Object modeling scripts:
= = = = = = =
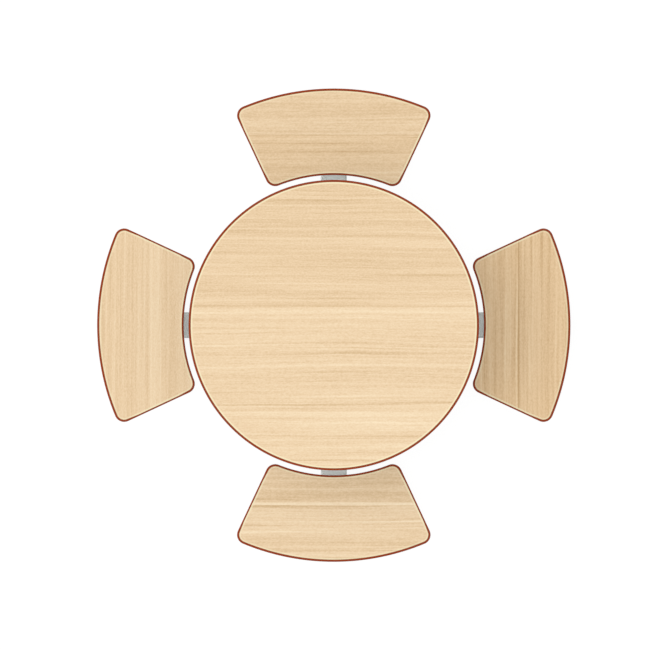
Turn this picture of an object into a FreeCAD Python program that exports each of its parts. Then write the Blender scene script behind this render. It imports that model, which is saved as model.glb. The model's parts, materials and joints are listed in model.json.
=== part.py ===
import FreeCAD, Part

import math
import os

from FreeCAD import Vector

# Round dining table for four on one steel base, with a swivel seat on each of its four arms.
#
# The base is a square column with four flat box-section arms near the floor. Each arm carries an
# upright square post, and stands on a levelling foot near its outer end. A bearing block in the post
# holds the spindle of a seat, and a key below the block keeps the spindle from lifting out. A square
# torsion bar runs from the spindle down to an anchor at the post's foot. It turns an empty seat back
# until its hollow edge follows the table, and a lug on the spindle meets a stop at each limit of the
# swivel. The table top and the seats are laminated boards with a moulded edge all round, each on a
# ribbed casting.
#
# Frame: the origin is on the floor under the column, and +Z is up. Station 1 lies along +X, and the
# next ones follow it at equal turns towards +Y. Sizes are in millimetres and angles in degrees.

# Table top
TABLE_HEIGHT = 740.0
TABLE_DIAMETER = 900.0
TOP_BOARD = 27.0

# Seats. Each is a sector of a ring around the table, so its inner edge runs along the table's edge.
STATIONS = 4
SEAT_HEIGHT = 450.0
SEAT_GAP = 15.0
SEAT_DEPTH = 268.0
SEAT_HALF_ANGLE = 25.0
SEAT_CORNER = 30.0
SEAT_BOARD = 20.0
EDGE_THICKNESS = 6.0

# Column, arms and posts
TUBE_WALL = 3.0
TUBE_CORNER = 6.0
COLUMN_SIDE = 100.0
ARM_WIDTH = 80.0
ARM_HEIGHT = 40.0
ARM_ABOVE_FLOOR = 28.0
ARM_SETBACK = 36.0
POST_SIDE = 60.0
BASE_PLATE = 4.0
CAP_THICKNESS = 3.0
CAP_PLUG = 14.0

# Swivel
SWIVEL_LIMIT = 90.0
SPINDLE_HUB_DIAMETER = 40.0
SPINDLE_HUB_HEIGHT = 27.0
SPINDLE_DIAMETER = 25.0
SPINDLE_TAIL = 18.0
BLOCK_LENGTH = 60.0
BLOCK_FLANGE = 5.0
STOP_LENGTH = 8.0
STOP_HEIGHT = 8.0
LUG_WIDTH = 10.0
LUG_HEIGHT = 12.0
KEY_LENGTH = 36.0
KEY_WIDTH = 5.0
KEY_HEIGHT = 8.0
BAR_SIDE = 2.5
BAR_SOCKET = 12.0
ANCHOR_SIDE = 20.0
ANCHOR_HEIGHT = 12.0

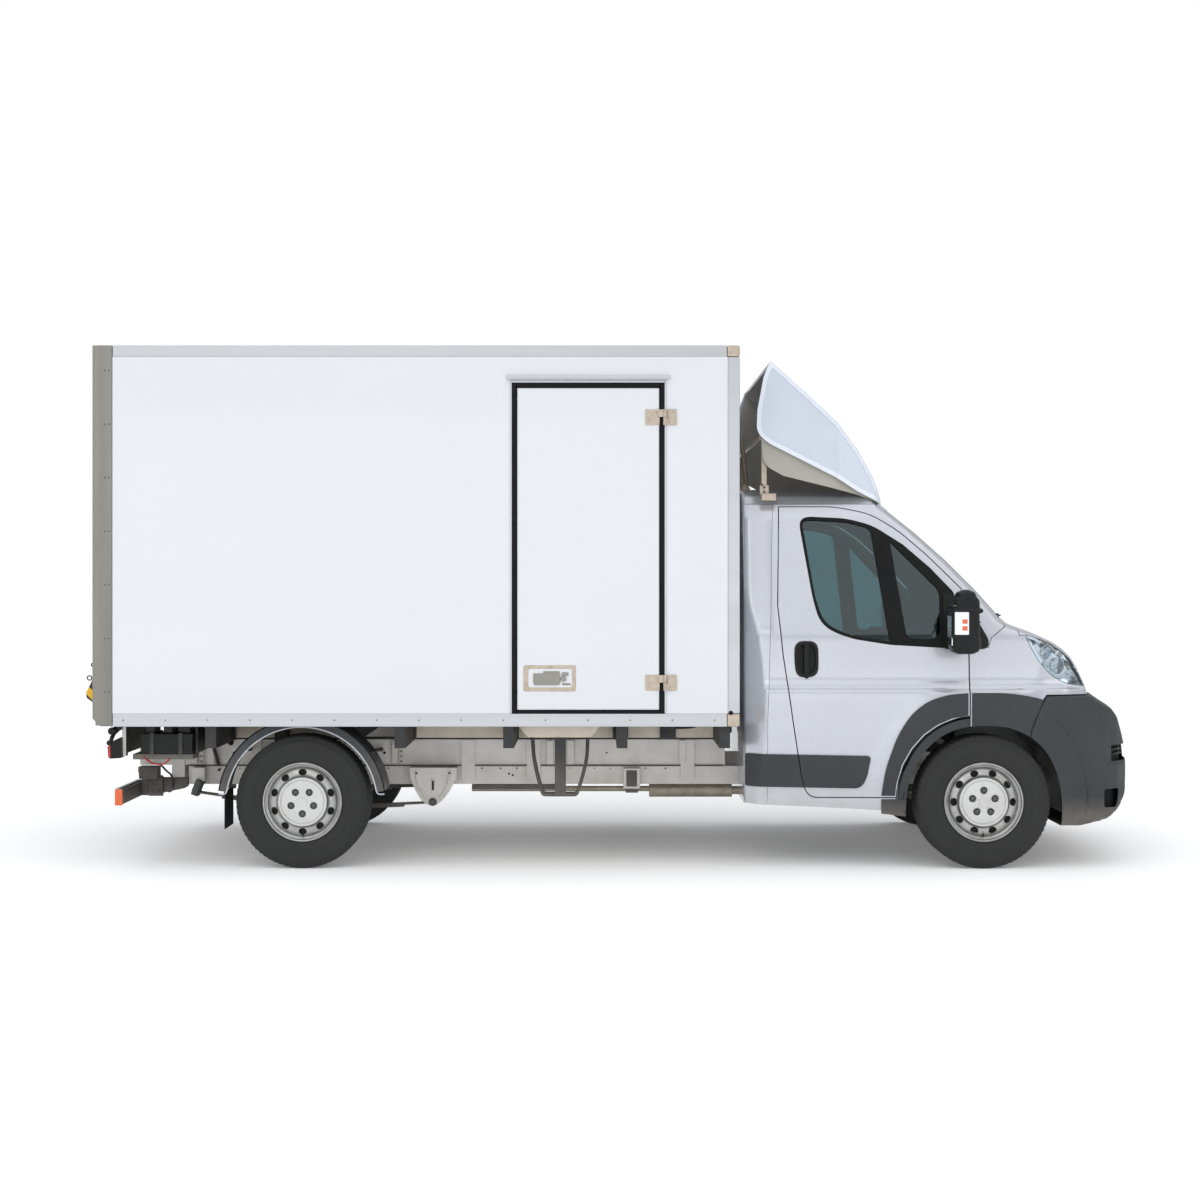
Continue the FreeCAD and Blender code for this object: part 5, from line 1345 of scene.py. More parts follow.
= = = = = = =
**Stated exercise**
Write out the listing once more, matching it exactly.

**Response for this exercise**
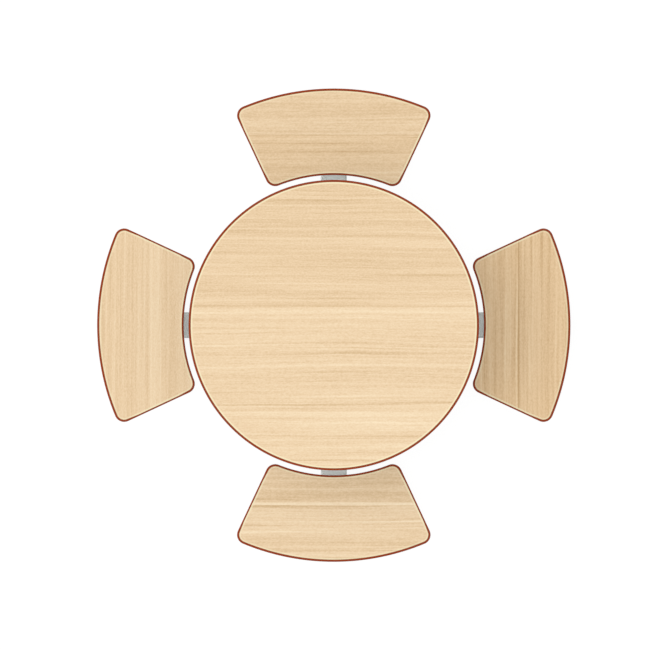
Turn this picture of an object into a FreeCAD Python program that exports each of its parts. Then write the Blender scene script behind this render. It imports that model, which is saved as model.glb. The model's parts, materials and joints are listed in model.json.
=== part.py ===
import FreeCAD, Part

import math
import os

from FreeCAD import Vector

# Round dining table for four on one steel base, with a swivel seat on each of its four arms.
#
# The base is a square column with four flat box-section arms near the floor. Each arm carries an
# upright square post, and stands on a levelling foot near its outer end. A bearing block in the post
# holds the spindle of a seat, and a key below the block keeps the spindle from lifting out. A square
# torsion bar runs from the spindle down to an anchor at the post's foot. It turns an empty seat back
# until its hollow edge follows the table, and a lug on the spindle meets a stop at each limit of the
# swivel. The table top and the seats are laminated boards with a moulded edge all round, each on a
# ribbed casting.
#
# Frame: the origin is on the floor under the column, and +Z is up. Station 1 lies along +X, and the
# next ones follow it at equal turns towards +Y. Sizes are in millimetres and angles in degrees.

# Table top
TABLE_HEIGHT = 740.0
TABLE_DIAMETER = 900.0
TOP_BOARD = 27.0

# Seats. Each is a sector of a ring around the table, so its inner edge runs along the table's edge.
STATIONS = 4
SEAT_HEIGHT = 450.0
SEAT_GAP = 15.0
SEAT_DEPTH = 268.0
SEAT_HALF_ANGLE = 25.0
SEAT_CORNER = 30.0
SEAT_BOARD = 20.0
EDGE_THICKNESS = 6.0

# Column, arms and posts
TUBE_WALL = 3.0
TUBE_CORNER = 6.0
COLUMN_SIDE = 100.0
ARM_WIDTH = 80.0
ARM_HEIGHT = 40.0
ARM_ABOVE_FLOOR = 28.0
ARM_SETBACK = 36.0
POST_SIDE = 60.0
BASE_PLATE = 4.0
CAP_THICKNESS = 3.0
CAP_PLUG = 14.0

# Swivel
SWIVEL_LIMIT = 90.0
SPINDLE_HUB_DIAMETER = 40.0
SPINDLE_HUB_HEIGHT = 27.0
SPINDLE_DIAMETER = 25.0
SPINDLE_TAIL = 18.0
BLOCK_LENGTH = 60.0
BLOCK_FLANGE = 5.0
STOP_LENGTH = 8.0
STOP_HEIGHT = 8.0
LUG_WIDTH = 10.0
LUG_HEIGHT = 12.0
KEY_LENGTH = 36.0
KEY_WIDTH = 5.0
KEY_HEIGHT = 8.0
BAR_SIDE = 2.5
BAR_SOCKET = 12.0
ANCHOR_SIDE = 20.0
ANCHOR_HEIGHT = 12.0

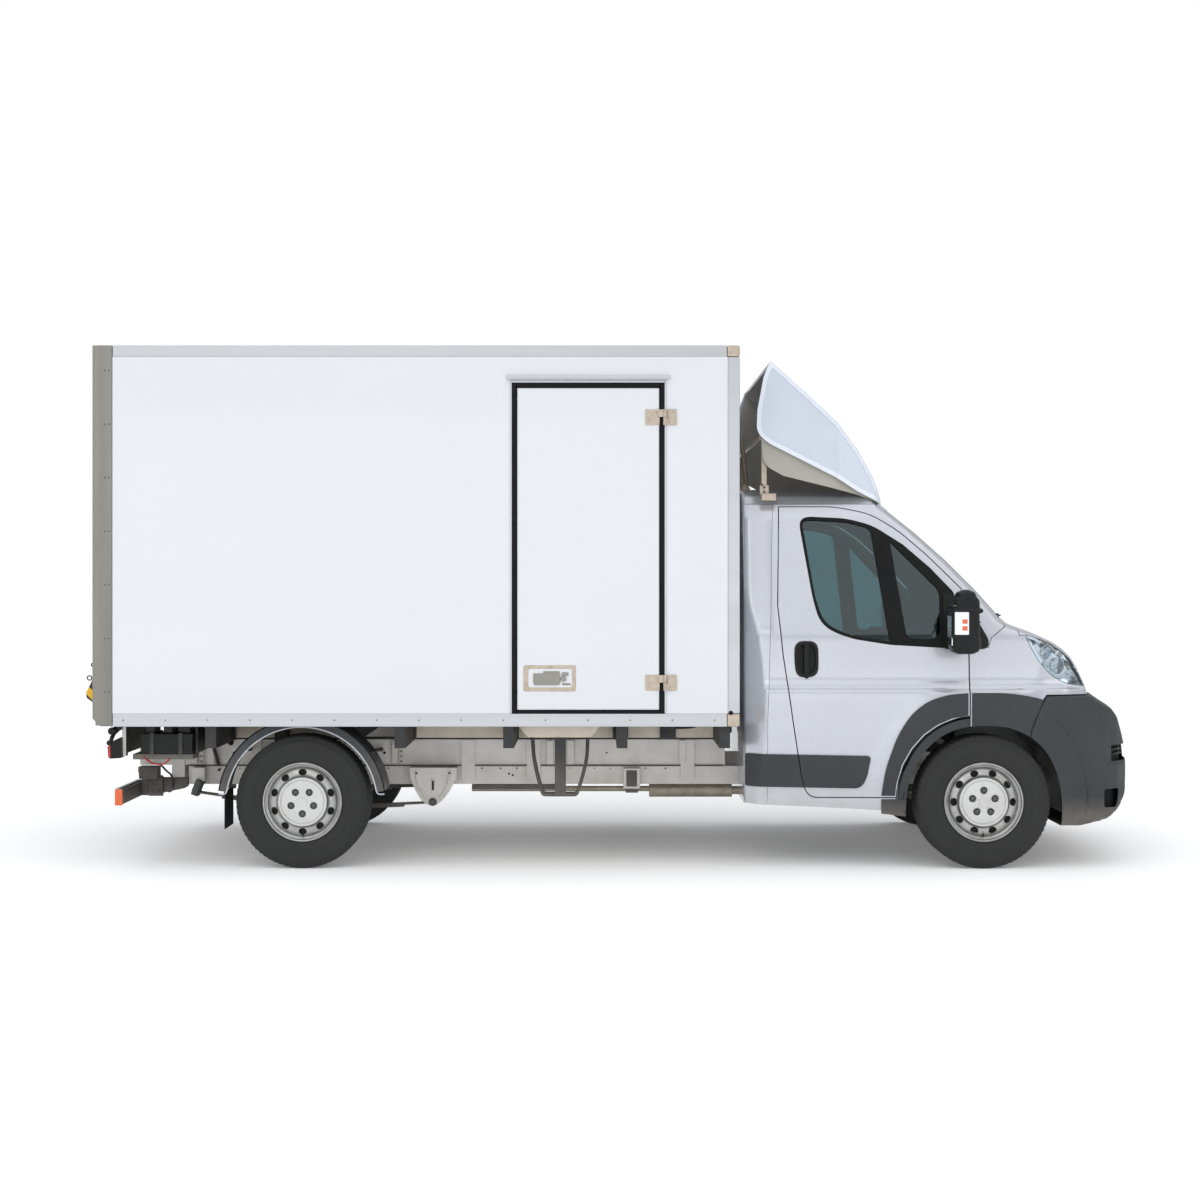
Continue the FreeCAD and Blender code for this object: part 5, from line 1345 of scene.py. More parts follow.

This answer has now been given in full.